- [THE EXERCISE]:
Set down exactly, please, each line from the one containing "main_frame();" through the one containing "before = set(bpy.data.objects)", both lines included, and no other line.

- [INFORMATION SHOWN]:
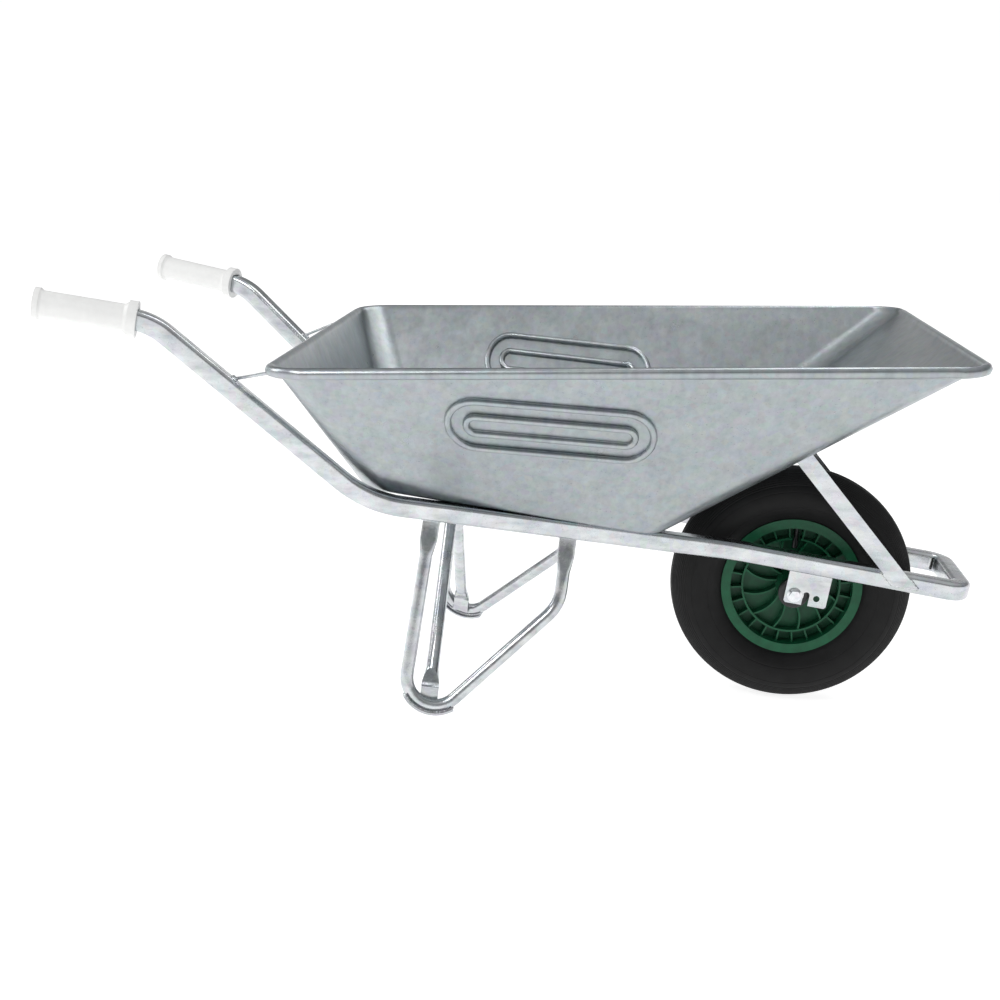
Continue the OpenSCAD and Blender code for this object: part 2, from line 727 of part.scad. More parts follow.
// Flat bar from the outside of a rail up to the front wall, with a tab bent inwards along the wall
module front_strut() {
  difference() {
    on_frame() translate([strut_ahead, strut_y, 0]) rotate([0, -180 + strut_angle, 0])
      translate([-60, 0, -strut_w / 2]) cube([strut_reach + 120, strut_t, strut_w]);
    on_frame() translate([0, strut_y - 1, -tube_h / 6 - 100]) cube([400, strut_t + 2, 100]);
    on_front_wall() translate([-200, strut_y - 1, -200]) cube([600, strut_t + 2, 200]);
  }
  difference() {
    on_front_wall() translate([strut_down - strut_w / 2, strut_y - strut_tab, 0])
      cube([strut_w, strut_tab + strut_t, strut_t]);
    at_strut_bolts() translate([0, 0, -20]) cylinder(h = 40, d = tray_bolt_d + 2 * bolt_clearance);
  }
}

module left_front_strut() {
  color(steel) front_strut();
}

module right_front_strut() {
  color(steel) on_right() front_strut();
}

// Rod from the top of a handle to the underside of the rim's rear corner
module tray_stay() {
  difference() {
    on_frame() translate(stay_foot)
      rotate([0, acos(stay_go[2] / stay_len), atan2(stay_go[1], stay_go[0])])
      translate([0, 0, -6]) cylinder(h = stay_len + 6, d = stay_d);
    on_rail(rail_run) rotate([0, handle_angle, 0]) translate([-handle_run, 0, 0])
      tube_straight(handle_run, 0);
    rim_corner_ring();
  }
}

// The bead where it goes round the rear left corner
module rim_corner_ring() {
  on_rim() translate([rim_r, rim_y_rear, -bead_r]) rotate([0, 0, 80])
    rotate_extrude(angle = 110) translate([bead_path_r, 0]) circle(r = bead_r);
}

module left_tray_stay() {
  color(steel) tray_stay();
}

module right_tray_stay() {
  color(steel) on_right() tray_stay();
}

module axle_bracket() {
  top = rail_rise * cos(frame_tilt) - tube_h / 2;
  chamfer = 3;
  slot_top = 3;
  difference() {
    on_bracket() translate([0, bracket_out, 0]) rotate([90, 0, 0]) linear_extrude(height = bracket_t)
      polygon([
        [-bracket_back, top], [-bracket_back, chamfer - bracket_drop],
        [chamfer - bracket_back, -bracket_drop], [bracket_front - chamfer, -bracket_drop],
        [bracket_front, chamfer - bracket_drop], [bracket_front, top]
      ]);
    on_bracket() along_axle(bracket_in - 1, bracket_out + 1, bolt_hole_r);
    on_bracket() translate([slot_ahead, 0, slot_top])
      along_axle(bracket_in - 1, bracket_out + 1, slot_w / 2);
    on_bracket() translate([slot_ahead - slot_w / 2, bracket_in - 1, -bracket_drop - 1])
      cube([slot_w, bracket_t + 2, bracket_drop + 1 + slot_top]);
    on_bracket() translate([spare_ahead, 0, 0]) along_axle(bracket_in - 1, bracket_out + 1, spare_d / 2);
  }
}

module left_axle_bracket() {
  color(steel) axle_bracket();
}

module right_axle_bracket() {
  color(steel) on_right() axle_bracket();
}

// Moulded grip, closed at its rear end, round the outside of the tube
module grip() {
  bore = grip_len - end_wall;
  difference() {
    on_wrist() translate([-grip_offset, 0, 0]) rotate([0, -90, 0]) {
      cylinder(h = grip_len - 2, d = grip_d);
      cylinder(h = collar_len, d = collar_d);
      translate([0, 0, collar_len]) cylinder(h = 6, d1 = collar_d - 4, d2 = grip_d);
      translate([0, 0, grip_len - end_ring_len]) cylinder(h = end_ring_len, d = end_ring_d);
      translate([0, 0, grip_len - end_ring_len - 4]) cylinder(h = 4, d1 = grip_d, d2 = end_ring_d - 1);
    }
    on_wrist() translate([-grip_offset - bore, 0, 0]) tube_straight(bore + 1, -grip_clearance);
    on_wrist() translate([-grip_offset - mouth_relief_len, 0, 0])
      tube_straight(mouth_relief_len + 1, -mouth_relief);
  }
}

module left_grip() {
  color("whitesmoke") grip();
}

module right_grip() {
  color("whitesmoke") on_right() grip();
}

// The pressed sheet, with its edge curled outwards and under
// Outer and inner faces of the sheet, joined round the edge of the curl
module tray_sheet() {
  edge = edge_turn / 3;
  outside = [
    for (t = [0 : edge : edge_turn - eps]) edge_ring(t, 0),
    for (k = [0 : wall_steps]) wall_ring(k / wall_steps, 0),
    for (t = [180 - curl_step : -curl_step : -135]) curl_ring(t, bead_r - sheet)
  ];
  inside = [
    for (t = [0 : edge : edge_turn - eps]) edge_ring(t, sheet),
    for (k = [0 : wall_steps]) wall_ring(k / wall_steps, sheet),
    for (t = [180 - curl_step : -curl_step : -135]) curl_ring(t, bead_r)
  ];
  shell(outside, inside);
}

module tray() {
  color(steel) difference() {
    on_frame() tray_sheet();
    tray_bolt_holes();
    at_strut_bolts() translate([0, 0, -20]) cylinder(h = 40, d = tray_bolt_d + 2 * bolt_clearance);
  }
}

// Domed coach bolt through the tray, with its head on the inside and its shank along +Z
module coach_bolt(shank) {
  head_ball = 11;
  head_sunk = 6;
  intersection() {
    translate([0, 0, head_sunk - sheet]) sphere(r = head_ball);
    translate([-head_ball, -head_ball, -sheet - head_ball]) cube([2 * head_ball, 2 * head_ball, head_ball]);
  }
  translate([0, 0, -sheet]) cylinder(h = sheet + shank, d = tray_bolt_d);
}

module tray_washer() {
  difference() {
    cylinder(h = tray_washer_t, d = tray_washer_d);
    translate([0, 0, -1]) cylinder(h = tray_washer_t + 2, d = tray_bolt_d + 2 * bolt_clearance);
  }
}

module tray_nut() {
  difference() {
    cylinder(h = tray_nut_h, d = tray_nut_af / cos(30), $fn = hex_fn);
    translate([0, 0, -1]) cylinder(h = tray_nut_h + 2, d = tray_bolt_d + 2 * seat_clearance);
  }
}

module floor_bolts() {
  color(steel) at_tray_bolts() rotate([180, 0, 0]) coach_bolt(cross_d + tray_stack);
}

module floor_washers() {
  color(steel) at_tray_bolts() rotate([180, 0, 0]) translate([0, 0, cross_d]) tray_washer();
}

module floor_nuts() {
  color(steel) at_tray_bolts() rotate([180, 0, 0]) translate([0, 0, cross_d + tray_washer_t]) tray_nut();
}

module strut_bolts() {
  color(steel) at_strut_bolts() coach_bolt(strut_t + tray_stack);
}

module strut_washers() {
  color(steel) at_strut_bolts() translate([0, 0, strut_t]) tray_washer();
}

module strut_nuts() {
  color(steel) at_strut_bolts() translate([0, 0, strut_t + tray_washer_t]) tray_nut();
}

// Flanged hexagon head or nut along the axle, outwards from a bracket
module flanged_hex(height) {
  rotate([-90, 0, 0]) {
    cylinder(h = 2, d = head_flange_d);
    translate([0, 0, 2]) cylinder(h = 2, d1 = head_flange_d, d2 = head_af);
    cylinder(h = height, d = head_af / cos(30), $fn = hex_fn);
  }
}

module axle_bolt() {
  color(steel) on_axle() {
    along_axle(-bracket_out, bracket_out + nut_h + 3, bolt_r);
    on_right() translate([0, bracket_out, 0]) flanged_hex(head_h);
  }
}

module axle_nut() {
  color(steel) on_axle() difference() {
    translate([0, bracket_out, 0]) flanged_hex(nut_h);
    along_axle(bracket_out - 1, bracket_out + nut_h + 1, bolt_r + seat_clearance);
  }
}

module axle_sleeve() {
  color(steel) on_axle() difference() {
    along_axle(-sleeve_end, sleeve_end, sleeve_r);
    along_axle(-sleeve_end - 1, sleeve_end + 1, bolt_hole_r);
  }
}

module axle_washers() {
  color(steel) on_axle() {
    axle_washer();
    on_right() axle_washer();
  }
}

module axle_washer() {
  difference() {
    along_axle(sleeve_end, bracket_in, bush_d / 2);
    along_axle(sleeve_end - 1, bracket_in + 1, bolt_hole_r);
  }
}

module hub_bush() {
  difference() {
    union() {
      along_axle(hub_len / 2 - bush_len, hub_len / 2, bush_d / 2);
      along_axle(hub_len / 2, flange_end, bush_d / 2 + 3);
    }
    along_axle(hub_len / 2 - bush_len - 1, flange_end + 1, bush_bore_r);
  }
}

module left_hub_bush() {
  color("dimgray") on_axle() hub_bush();
}

module right_hub_bush() {
  color("dimgray") on_axle() on_right() hub_bush();
}

module dust_cap() {
  difference() {
    union() {
      along_axle(hub_len / 2, cap_end - 2, hub_r);
      translate([0, cap_end - 2, 0]) rotate([-90, 0, 0]) cylinder(h = 2, r1 = hub_r, r2 = hub_r - 3);
    }
    along_axle(hub_len / 2 - 1, flange_end, bush_d / 2 + 3 + seat_clearance);
    along_axle(hub_len / 2 - 1, cap_end + 1, sleeve_r + 0.8);
  }
}

module left_dust_cap() {
  color("black") on_axle() dust_cap();
}

module right_dust_cap() {
  color("black") on_axle() on_right() dust_cap();
}

// Rim barrel with its two flanges, revolved from its section
module rim_barrel() {
  half = flange_span / 2;
  rotate([90, 0, 0]) rotate_extrude() polygon([
    [barrel_in, -half], [flange_d / 2, -half], [flange_d / 2, -bead_in], [barrel_r, -bead_in],
    [barrel_r, bead_in], [flange_d / 2, bead_in], [flange_d / 2, half], [barrel_in, half]
  ]);
}

// Hub barrel, the ring inside the windows, and the web behind them, revolved from their section
module rim_centre() {
  end = hub_len / 2;
  web_r = barrel_in + 1;
  rotate([90, 0, 0]) rotate_extrude() polygon([
    [bush_d / 2, -end], [hub_r, -end], [hub_r, -web_half], [ring_in, -web_half], [ring_in, -ring_half],
    [centre_r, -ring_half], [centre_r, -web_half], [web_r, -web_half], [web_r, web_half],
    [centre_r, web_half], [centre_r, ring_half], [ring_in, ring_half], [ring_in, web_half],
    [hub_r, web_half], [hub_r, end], [bush_d / 2, end]
  ]);
}

module rim_ribs() {
  pitch = 360 / windows;
  for (i = [0 : windows - 1]) rotate([0, pitch / 2 - 90 + i * pitch, 0])
    translate([centre_r - 1, -fin_half, -rib_t / 2]) cube([barrel_in - centre_r + 2, 2 * fin_half, rib_t]);
}

// Curved fin on both faces of the web
module rim_fin() {
  chord = (ring_in - hub_r) / 2;
  intersection() {
    translate([hub_r + chord, 0, -sqrt(fin_r * fin_r - chord * chord)]) difference() {
      along_axle(-fin_half, fin_half, fin_r + rib_t / 2);
      along_axle(-fin_half - 1, fin_half + 1, fin_r - rib_t / 2);
    }
    translate([hub_r - 1, -fin_half, -20]) cube([ring_in - hub_r + 2, 2 * fin_half, 60]);
  }
}

module wheel_rim() {
  color("seagreen") on_axle() difference() {
    union() {
      rim_barrel();
      rim_centre();
      rim_ribs();
      for (i = [0 : fins - 1]) rotate([0, 180 / fins - 90 + i * 360 / fins, 0]) rim_fin();
    }
    translate([0, -valve_side, barrel_in - 5]) cylinder(h = 20, r = valve_d / 2 + 0.5 + seat_clearance);
    translate([-valve_d, -ring_half - 1, ring_in - 1])
      cube([2 * valve_d, ring_half + 1 - web_half - 1, 5]);
  }
}

module tyre() {
  foot_in = 17.5;
  bead = barrel_r + seat_clearance;
  color("dimgray") on_axle() rotate([90, 0, 0]) rotate_extrude() difference() {
    union() {
      translate([section_at, 0]) circle(r = section_r);
      translate([bead, foot_in]) square([18, bead_in - seat_clearance - foot_in]);
      translate([bead, -bead_in + seat_clearance]) square([18, bead_in - seat_clearance - foot_in]);
    }
    translate([section_at, 0]) circle(r = section_r - tyre_wall);
    translate([0, -foot_in]) square([section_at, 2 * foot_in]);
    translate([0, -100]) square([bead, 200]);
    for (s = [-1, 1]) translate([0, s * flange_span / 2 - flange_t - seat_clearance])
      square([flange_d / 2 + seat_clearance, 2 * flange_t + 2 * seat_clearance]);
    for (y = [-24, -8, 8, 24]) translate([section_at + sqrt(section_r * section_r - y * y) - 2.5, y - 1.5])
      square([10, 3]);
  }
}

module inner_tube() {
  color("black") on_axle() rotate([90, 0, 0]) rotate_extrude() translate([section_at, 0]) difference() {
    circle(r = tube_out_r);
    circle(r = tube_out_r - 1.8);
  }
}

module valve_stem() {
  color("black") on_axle() translate([0, -valve_side, 0]) {
    translate([0, 0, barrel_in - 1]) cylinder(h = valve_top - barrel_in + 1, r = valve_d / 2 + 0.5);
    translate([0, 0, valve_tip + 3]) cylinder(h = barrel_in - valve_tip - 3, r = valve_d / 2);
  }
}

module valve_cap() {
  color("black") on_axle() translate([0, -valve_side, valve_tip]) difference() {
    cylinder(h = 12, r = valve_d / 2 + 1);
    translate([0, 0, 2.5]) cylinder(h = 12, r = valve_d / 2 + seat_clearance);
  }
}

main_frame();
rear_cross_member();
front_cross_member();
left_leg();
right_leg();
left_foot_plate();
right_foot_plate();
left_leg_brace();
right_leg_brace();
left_front_strut();
right_front_strut();
left_tray_stay();
right_tray_stay();
left_axle_bracket();
right_axle_bracket();
left_grip();
right_grip();
tray();
floor_bolts();
floor_washers();
floor_nuts();
strut_bolts();
strut_washers();
strut_nuts();
axle_bolt();
axle_nut();
axle_sleeve();
axle_washers();
left_hub_bush();
right_hub_bush();
left_dust_cap();
right_dust_cap();
wheel_rim();
tyre();
inner_tube();
valve_stem();
valve_cap();
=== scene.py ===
"""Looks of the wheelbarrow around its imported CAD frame. Metres, +X towards the wheel, +Z up."""

import json
import math
import random

import bpy
import mathutils.geometry
from mathutils import Matrix, Vector
from mathutils.bvhtree import BVHTree


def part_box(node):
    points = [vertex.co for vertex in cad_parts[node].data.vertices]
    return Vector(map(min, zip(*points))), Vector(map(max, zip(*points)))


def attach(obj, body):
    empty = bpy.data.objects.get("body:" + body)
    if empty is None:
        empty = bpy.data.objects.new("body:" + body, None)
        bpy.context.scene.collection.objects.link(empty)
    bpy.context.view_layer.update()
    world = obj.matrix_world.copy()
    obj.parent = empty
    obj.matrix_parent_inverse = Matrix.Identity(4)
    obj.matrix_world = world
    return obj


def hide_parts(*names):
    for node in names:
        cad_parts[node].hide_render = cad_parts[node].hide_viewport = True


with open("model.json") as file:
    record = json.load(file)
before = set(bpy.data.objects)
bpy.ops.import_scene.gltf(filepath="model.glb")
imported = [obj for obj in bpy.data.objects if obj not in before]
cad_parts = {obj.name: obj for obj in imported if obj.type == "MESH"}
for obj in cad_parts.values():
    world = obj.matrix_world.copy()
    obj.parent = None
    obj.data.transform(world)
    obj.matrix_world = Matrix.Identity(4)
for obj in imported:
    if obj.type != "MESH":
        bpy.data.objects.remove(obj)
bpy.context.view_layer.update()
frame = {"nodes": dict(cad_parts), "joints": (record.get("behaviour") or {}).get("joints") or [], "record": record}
record = frame["record"]
nodes = frame["nodes"]

# ---------------------------------------------------------------- sizes read from the frame
axle = Vector(frame["joints"][0]["pos_m"])
tyre_lo, tyre_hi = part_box("tyre")
TYRE_R = (tyre_hi.z - tyre_lo.z) / 2
TYRE_HALF = (tyre_hi.y - tyre_lo.y) / 2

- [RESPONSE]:
main_frame();
rear_cross_member();
front_cross_member();
left_leg();
right_leg();
left_foot_plate();
right_foot_plate();
left_leg_brace();
right_leg_brace();
left_front_strut();
right_front_strut();
left_tray_stay();
right_tray_stay();
left_axle_bracket();
right_axle_bracket();
left_grip();
right_grip();
tray();
floor_bolts();
floor_washers();
floor_nuts();
strut_bolts();
strut_washers();
strut_nuts();
axle_bolt();
axle_nut();
axle_sleeve();
axle_washers();
left_hub_bush();
right_hub_bush();
left_dust_cap();
right_dust_cap();
wheel_rim();
tyre();
inner_tube();
valve_stem();
valve_cap();
=== scene.py ===
"""Looks of the wheelbarrow around its imported CAD frame. Metres, +X towards the wheel, +Z up."""

import json
import math
import random

import bpy
import mathutils.geometry
from mathutils import Matrix, Vector
from mathutils.bvhtree import BVHTree


def part_box(node):
    points = [vertex.co for vertex in cad_parts[node].data.vertices]
    return Vector(map(min, zip(*points))), Vector(map(max, zip(*points)))


def attach(obj, body):
    empty = bpy.data.objects.get("body:" + body)
    if empty is None:
        empty = bpy.data.objects.new("body:" + body, None)
        bpy.context.scene.collection.objects.link(empty)
    bpy.context.view_layer.update()
    world = obj.matrix_world.copy()
    obj.parent = empty
    obj.matrix_parent_inverse = Matrix.Identity(4)
    obj.matrix_world = world
    return obj


def hide_parts(*names):
    for node in names:
        cad_parts[node].hide_render = cad_parts[node].hide_viewport = True


with open("model.json") as file:
    record = json.load(file)
before = set(bpy.data.objects)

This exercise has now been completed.